Why won't my QR code scan on TV?

The usual causes, in order: it is too small, it is on screen too briefly, it is moving, it has weak contrast over busy video, the screen has glare or is too bright, or it sits outside the title-safe area and is being clipped by overscan. Work down that list and most on-screen failures resolve.

Can a QR code be in a moving video?

It can be present, but it will not scan reliably while it moves. Cameras need a stable, in-focus frame to read the code, and motion adds blur. Hold it still on a dedicated shot or end card. The Coinbase Super Bowl code drifted slowly, but it was huge, alone on a black screen, and held for a full minute, which is not a normal spot.

Should I put a QR code in a 6-second YouTube ad?

No.
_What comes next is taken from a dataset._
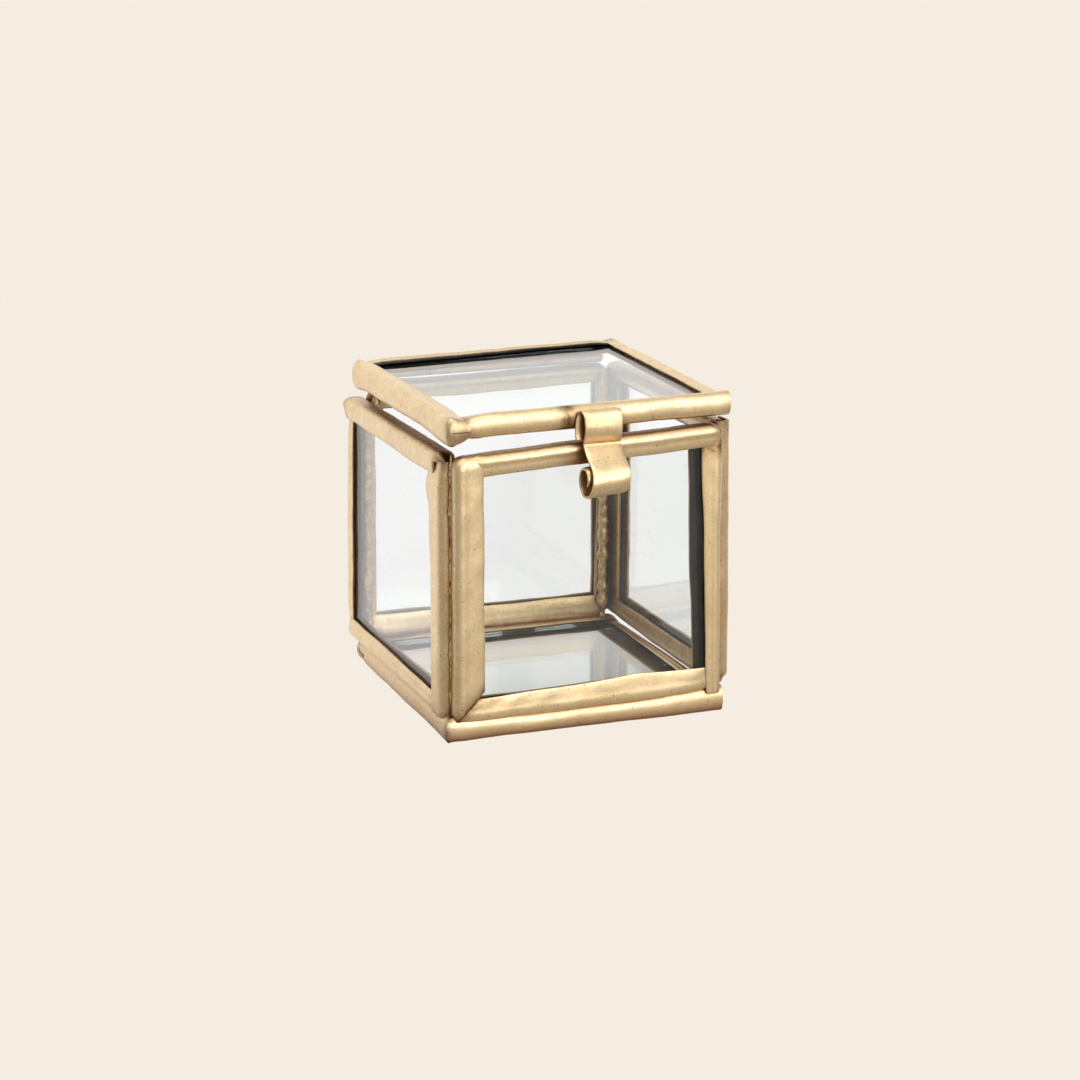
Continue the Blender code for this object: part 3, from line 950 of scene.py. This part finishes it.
world = bpy.data.worlds.new("studio")
bpy.context.scene.world = world
world.use_nodes = True
tree = world.node_tree
tree.nodes.clear()
path = node(tree, "ShaderNodeLightPath")
seen = node(tree, "ShaderNodeBackground", Color=linear("F5EDE2"), Strength=1.0)
place = node(tree, "ShaderNodeTexCoord")
apart = node(tree, "ShaderNodeSeparateXYZ", {"Vector": place.outputs["Generated"]})
lit = node(tree, "ShaderNodeBackground",
           {"Strength": ramp(tree, apart.outputs["Y"], 0.3, 0.9, 0.66, 1.28)},
           Color=linear("F4F4F4"))
mixed = node(tree, "ShaderNodeMixShader",
             {"Fac": path.outputs["Is Camera Ray"], 1: lit.outputs["Background"],
              2: seen.outputs["Background"]})
sky = tree.nodes.new("ShaderNodeOutputWorld")
tree.links.new(mixed.outputs["Shader"], sky.inputs["Surface"])


BOX_HEART = Vector((0.0, 0.0, 0.02))


def soft_light(name, place, size, power):
    """A round softbox aimed at the lower half of the box."""
    data = bpy.data.lights.new(name, "AREA")
    data.shape = "DISK"
    data.size = size
    data.energy = power
    lamp = bpy.data.objects.new(name, data)
    bpy.context.scene.collection.objects.link(lamp)
    lamp.location = place
    lamp.rotation_mode = "QUATERNION"
    lamp.rotation_quaternion = (BOX_HEART - Vector(place)).to_track_quat("-Z", "Y")


soft_light("top_softbox", (-0.1, -0.15, 0.6), 0.6, 1.5)
soft_light("front_softbox", (0.45, -0.7, 0.3), 1.1, 4.6)
soft_light("low_softbox", (0.15, -0.8, 0.1), 0.6, 1.5)

target = Vector((1.0, 2.825, 23.54)) * MM
azimuth = math.radians(-21.06)
elevation = math.radians(15.69)
roll = math.radians(0.29)
camera_away = 0.5
backward = Vector((math.sin(azimuth) * math.cos(elevation),
                   -math.cos(azimuth) * math.cos(elevation), math.sin(elevation)))
camera_data = bpy.data.cameras.new("camera")
camera_data.lens = 106.34
camera_data.sensor_width = 36.0
camera = bpy.data.objects.new("camera", camera_data)
bpy.context.scene.collection.objects.link(camera)
camera.location = target + backward * camera_away
aim = (-backward).to_track_quat("-Z", "Y").to_matrix().to_4x4()
camera.rotation_mode = "QUATERNION"
camera.rotation_quaternion = (aim @ Matrix.Rotation(roll, 4, "Z")).to_quaternion()
bpy.context.scene.camera = camera
bpy.context.scene.view_settings.view_transform = "Standard"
Six-second bumpers are non-skippable branding formats with no room for the notice-and-scan sequence. If you want a scannable code, use a longer format that can hold it, or rely on YouTube's system-generated CTV QR overlays rather than burning a code into the video file.

The short version

A QR code on a screen lives or dies by four things: dwell time, size, stillness and the second device. Hold it on screen for at least 5 to 7 seconds and ideally 10 or more, make it 15 to 20% of the screen so it clears couch distance, keep it static on a held shot inside the title-safe area, and remember that the screen showing the code is not the one that scans it. Pair every on-screen code with a spoken fallback URL, because a broadcast moment happens once.

Television is the best surface for a QR code precisely because the phone is already in the viewer's other hand, and connected TV makes the attribution cleaner still. On mobile-first social, drop the QR and use a link sticker. Above all, make on-screen codes dynamic: you can never recut a shipped asset, and a per-placement code is the only honest way to measure which screen earned the scan. Build your next on-screen code from a dynamic, trackable link, run the eight-point checklist, and test it on a real TV from the sofa before it airs.